→ **Problem requirements**
Repeat only the lines from the one containing "add(hub_tube.part)" through the one containing "if empty is", exactly as written, both ends included.

→ **Data extract**

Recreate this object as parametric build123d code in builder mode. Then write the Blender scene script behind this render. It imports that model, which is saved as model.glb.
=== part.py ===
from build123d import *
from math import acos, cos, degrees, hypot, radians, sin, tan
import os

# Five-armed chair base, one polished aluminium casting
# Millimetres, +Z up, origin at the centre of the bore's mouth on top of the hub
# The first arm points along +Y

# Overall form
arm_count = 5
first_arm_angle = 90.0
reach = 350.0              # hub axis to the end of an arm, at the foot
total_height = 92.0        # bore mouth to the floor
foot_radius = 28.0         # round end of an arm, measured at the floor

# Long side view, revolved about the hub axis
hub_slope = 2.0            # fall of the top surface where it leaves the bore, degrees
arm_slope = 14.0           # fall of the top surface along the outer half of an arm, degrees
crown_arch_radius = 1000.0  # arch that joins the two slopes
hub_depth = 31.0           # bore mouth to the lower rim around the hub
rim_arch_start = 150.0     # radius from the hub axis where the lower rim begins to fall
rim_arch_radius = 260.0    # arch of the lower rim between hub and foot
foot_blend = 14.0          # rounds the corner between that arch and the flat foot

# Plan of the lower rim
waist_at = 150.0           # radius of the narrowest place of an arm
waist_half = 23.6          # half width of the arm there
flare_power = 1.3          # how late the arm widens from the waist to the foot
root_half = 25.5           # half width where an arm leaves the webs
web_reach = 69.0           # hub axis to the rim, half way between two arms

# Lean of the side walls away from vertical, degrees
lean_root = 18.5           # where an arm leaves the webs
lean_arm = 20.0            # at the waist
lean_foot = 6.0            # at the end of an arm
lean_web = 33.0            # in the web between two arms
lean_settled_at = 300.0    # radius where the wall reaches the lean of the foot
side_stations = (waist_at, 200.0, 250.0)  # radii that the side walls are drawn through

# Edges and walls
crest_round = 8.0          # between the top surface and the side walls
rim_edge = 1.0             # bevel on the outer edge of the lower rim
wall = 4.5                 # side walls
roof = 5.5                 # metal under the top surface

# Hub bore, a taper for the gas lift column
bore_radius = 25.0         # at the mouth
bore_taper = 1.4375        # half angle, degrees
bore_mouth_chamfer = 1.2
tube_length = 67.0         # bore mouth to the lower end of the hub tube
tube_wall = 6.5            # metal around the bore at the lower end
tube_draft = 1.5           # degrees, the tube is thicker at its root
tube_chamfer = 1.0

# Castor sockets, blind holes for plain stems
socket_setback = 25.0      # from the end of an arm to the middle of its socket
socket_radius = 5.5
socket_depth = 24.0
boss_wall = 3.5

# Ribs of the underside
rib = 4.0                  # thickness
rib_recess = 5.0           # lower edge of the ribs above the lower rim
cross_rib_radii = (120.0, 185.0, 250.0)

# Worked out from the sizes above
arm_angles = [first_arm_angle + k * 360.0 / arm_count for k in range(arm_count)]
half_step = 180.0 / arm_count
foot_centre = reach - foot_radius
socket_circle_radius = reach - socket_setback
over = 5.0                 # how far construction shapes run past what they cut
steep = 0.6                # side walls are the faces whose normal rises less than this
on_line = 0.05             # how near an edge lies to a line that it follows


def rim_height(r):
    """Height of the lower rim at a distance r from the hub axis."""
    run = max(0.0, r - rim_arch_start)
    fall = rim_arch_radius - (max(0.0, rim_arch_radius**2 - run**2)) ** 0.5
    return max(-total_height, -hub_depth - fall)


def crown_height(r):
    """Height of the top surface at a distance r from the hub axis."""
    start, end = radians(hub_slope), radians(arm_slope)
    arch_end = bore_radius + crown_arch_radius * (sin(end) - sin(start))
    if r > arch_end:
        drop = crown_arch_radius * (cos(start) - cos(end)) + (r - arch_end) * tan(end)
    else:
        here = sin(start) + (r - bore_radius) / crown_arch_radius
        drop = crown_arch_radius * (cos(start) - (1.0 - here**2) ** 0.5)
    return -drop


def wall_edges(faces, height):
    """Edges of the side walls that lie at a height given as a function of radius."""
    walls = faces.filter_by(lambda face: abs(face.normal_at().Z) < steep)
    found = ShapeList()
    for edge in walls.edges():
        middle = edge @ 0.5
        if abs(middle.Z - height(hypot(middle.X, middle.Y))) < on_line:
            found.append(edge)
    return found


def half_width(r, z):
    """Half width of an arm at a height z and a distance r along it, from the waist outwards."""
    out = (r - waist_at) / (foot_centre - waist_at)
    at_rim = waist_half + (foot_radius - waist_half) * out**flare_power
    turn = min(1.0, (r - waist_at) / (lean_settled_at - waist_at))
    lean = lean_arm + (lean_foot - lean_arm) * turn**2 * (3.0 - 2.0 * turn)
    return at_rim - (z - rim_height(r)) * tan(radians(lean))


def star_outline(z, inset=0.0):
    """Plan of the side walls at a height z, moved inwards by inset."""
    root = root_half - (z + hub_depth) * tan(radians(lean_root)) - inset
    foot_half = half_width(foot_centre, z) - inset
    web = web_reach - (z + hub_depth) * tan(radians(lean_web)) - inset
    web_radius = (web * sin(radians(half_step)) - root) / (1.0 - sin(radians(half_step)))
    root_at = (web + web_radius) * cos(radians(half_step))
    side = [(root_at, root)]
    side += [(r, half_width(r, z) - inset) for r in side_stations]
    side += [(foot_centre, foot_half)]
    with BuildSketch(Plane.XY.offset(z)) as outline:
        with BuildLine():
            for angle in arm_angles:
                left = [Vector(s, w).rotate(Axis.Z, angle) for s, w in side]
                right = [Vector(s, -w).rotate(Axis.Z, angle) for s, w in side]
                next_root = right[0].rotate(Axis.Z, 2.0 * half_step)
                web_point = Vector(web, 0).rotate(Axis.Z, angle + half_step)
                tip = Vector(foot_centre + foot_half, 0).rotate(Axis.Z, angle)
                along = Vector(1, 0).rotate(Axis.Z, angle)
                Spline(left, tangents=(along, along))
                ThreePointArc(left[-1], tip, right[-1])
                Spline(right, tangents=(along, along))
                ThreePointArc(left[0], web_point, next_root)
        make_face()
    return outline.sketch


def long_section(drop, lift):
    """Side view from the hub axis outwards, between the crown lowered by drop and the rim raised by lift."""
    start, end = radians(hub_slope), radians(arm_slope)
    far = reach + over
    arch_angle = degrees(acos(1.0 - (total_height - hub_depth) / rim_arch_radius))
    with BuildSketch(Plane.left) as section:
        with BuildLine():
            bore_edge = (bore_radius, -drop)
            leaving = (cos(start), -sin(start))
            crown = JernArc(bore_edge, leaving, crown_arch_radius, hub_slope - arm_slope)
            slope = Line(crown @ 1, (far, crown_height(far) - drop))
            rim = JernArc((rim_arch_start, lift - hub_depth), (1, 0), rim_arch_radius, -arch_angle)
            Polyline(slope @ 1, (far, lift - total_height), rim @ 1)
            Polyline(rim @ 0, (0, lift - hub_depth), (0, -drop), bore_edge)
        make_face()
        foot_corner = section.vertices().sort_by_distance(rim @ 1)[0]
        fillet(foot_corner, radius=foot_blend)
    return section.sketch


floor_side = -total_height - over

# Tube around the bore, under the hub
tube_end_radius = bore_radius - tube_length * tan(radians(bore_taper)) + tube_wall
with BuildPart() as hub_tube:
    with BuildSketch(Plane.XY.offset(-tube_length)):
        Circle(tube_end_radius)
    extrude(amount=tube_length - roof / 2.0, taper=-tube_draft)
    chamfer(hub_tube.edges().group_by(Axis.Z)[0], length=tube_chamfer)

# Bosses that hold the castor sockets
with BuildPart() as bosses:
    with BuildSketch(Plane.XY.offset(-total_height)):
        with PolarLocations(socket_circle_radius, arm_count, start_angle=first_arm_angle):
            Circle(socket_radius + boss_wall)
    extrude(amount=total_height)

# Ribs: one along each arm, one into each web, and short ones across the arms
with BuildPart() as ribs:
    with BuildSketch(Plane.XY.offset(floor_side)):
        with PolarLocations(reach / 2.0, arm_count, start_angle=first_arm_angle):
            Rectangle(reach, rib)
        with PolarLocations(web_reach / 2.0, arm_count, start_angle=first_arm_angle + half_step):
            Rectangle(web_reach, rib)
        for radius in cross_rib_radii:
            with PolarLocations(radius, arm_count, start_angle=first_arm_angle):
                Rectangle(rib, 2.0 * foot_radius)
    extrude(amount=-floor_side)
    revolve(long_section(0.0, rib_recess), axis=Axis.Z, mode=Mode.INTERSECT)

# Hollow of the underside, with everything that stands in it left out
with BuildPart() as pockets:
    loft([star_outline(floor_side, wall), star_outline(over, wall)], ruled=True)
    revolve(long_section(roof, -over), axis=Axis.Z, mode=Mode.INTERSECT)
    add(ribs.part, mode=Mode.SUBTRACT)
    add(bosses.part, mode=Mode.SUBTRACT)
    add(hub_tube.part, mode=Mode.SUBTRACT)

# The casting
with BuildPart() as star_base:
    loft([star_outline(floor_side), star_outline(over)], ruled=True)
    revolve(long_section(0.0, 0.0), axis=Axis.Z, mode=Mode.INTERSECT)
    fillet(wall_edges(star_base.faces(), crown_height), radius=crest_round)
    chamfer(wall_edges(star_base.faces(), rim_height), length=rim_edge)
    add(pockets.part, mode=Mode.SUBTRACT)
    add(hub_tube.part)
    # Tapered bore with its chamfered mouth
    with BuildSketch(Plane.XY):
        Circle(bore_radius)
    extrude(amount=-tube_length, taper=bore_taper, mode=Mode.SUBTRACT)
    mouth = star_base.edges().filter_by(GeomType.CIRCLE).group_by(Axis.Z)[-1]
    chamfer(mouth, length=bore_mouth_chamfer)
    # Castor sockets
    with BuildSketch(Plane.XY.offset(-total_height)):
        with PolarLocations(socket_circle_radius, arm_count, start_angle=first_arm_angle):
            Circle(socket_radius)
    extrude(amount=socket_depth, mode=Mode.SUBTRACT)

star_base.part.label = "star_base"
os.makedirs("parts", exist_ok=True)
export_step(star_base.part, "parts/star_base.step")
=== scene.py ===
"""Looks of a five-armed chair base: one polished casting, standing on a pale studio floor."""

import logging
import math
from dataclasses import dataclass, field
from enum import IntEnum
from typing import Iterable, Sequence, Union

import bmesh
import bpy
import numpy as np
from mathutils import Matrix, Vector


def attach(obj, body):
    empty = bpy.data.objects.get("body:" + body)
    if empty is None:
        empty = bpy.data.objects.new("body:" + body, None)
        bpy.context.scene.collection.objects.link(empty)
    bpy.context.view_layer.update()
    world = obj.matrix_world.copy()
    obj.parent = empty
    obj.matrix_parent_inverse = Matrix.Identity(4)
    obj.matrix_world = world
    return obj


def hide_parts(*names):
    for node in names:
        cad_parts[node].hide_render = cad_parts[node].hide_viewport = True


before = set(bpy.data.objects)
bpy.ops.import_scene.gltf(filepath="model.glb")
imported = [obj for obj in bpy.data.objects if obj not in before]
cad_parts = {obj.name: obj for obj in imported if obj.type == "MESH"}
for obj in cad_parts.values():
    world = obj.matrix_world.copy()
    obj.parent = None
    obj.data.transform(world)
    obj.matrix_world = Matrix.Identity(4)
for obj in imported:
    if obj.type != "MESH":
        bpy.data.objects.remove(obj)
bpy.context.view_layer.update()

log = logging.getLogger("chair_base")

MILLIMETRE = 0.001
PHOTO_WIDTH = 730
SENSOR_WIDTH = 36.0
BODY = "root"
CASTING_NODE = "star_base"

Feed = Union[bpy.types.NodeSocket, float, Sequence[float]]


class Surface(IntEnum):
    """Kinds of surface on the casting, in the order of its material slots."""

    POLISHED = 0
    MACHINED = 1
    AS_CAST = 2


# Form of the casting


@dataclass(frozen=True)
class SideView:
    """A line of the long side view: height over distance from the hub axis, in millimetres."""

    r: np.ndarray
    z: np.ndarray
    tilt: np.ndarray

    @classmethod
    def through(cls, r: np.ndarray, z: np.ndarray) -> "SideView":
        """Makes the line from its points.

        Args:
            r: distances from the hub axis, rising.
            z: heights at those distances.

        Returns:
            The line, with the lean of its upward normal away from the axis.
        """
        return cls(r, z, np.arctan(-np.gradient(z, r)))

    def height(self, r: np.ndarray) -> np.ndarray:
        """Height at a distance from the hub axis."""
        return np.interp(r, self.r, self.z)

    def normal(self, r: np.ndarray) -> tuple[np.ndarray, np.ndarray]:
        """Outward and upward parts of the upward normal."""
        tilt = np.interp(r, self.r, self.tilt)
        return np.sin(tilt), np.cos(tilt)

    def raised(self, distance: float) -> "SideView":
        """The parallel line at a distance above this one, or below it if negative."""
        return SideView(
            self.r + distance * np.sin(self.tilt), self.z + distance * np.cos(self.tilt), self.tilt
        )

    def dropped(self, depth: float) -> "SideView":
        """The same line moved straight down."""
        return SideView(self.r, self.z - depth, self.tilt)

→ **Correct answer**
    add(hub_tube.part)
    # Tapered bore with its chamfered mouth
    with BuildSketch(Plane.XY):
        Circle(bore_radius)
    extrude(amount=-tube_length, taper=bore_taper, mode=Mode.SUBTRACT)
    mouth = star_base.edges().filter_by(GeomType.CIRCLE).group_by(Axis.Z)[-1]
    chamfer(mouth, length=bore_mouth_chamfer)
    # Castor sockets
    with BuildSketch(Plane.XY.offset(-total_height)):
        with PolarLocations(socket_circle_radius, arm_count, start_angle=first_arm_angle):
            Circle(socket_radius)
    extrude(amount=socket_depth, mode=Mode.SUBTRACT)

star_base.part.label = "star_base"
os.makedirs("parts", exist_ok=True)
export_step(star_base.part, "parts/star_base.step")
=== scene.py ===
"""Looks of a five-armed chair base: one polished casting, standing on a pale studio floor."""

import logging
import math
from dataclasses import dataclass, field
from enum import IntEnum
from typing import Iterable, Sequence, Union

import bmesh
import bpy
import numpy as np
from mathutils import Matrix, Vector


def attach(obj, body):
    empty = bpy.data.objects.get("body:" + body)
    if empty is None:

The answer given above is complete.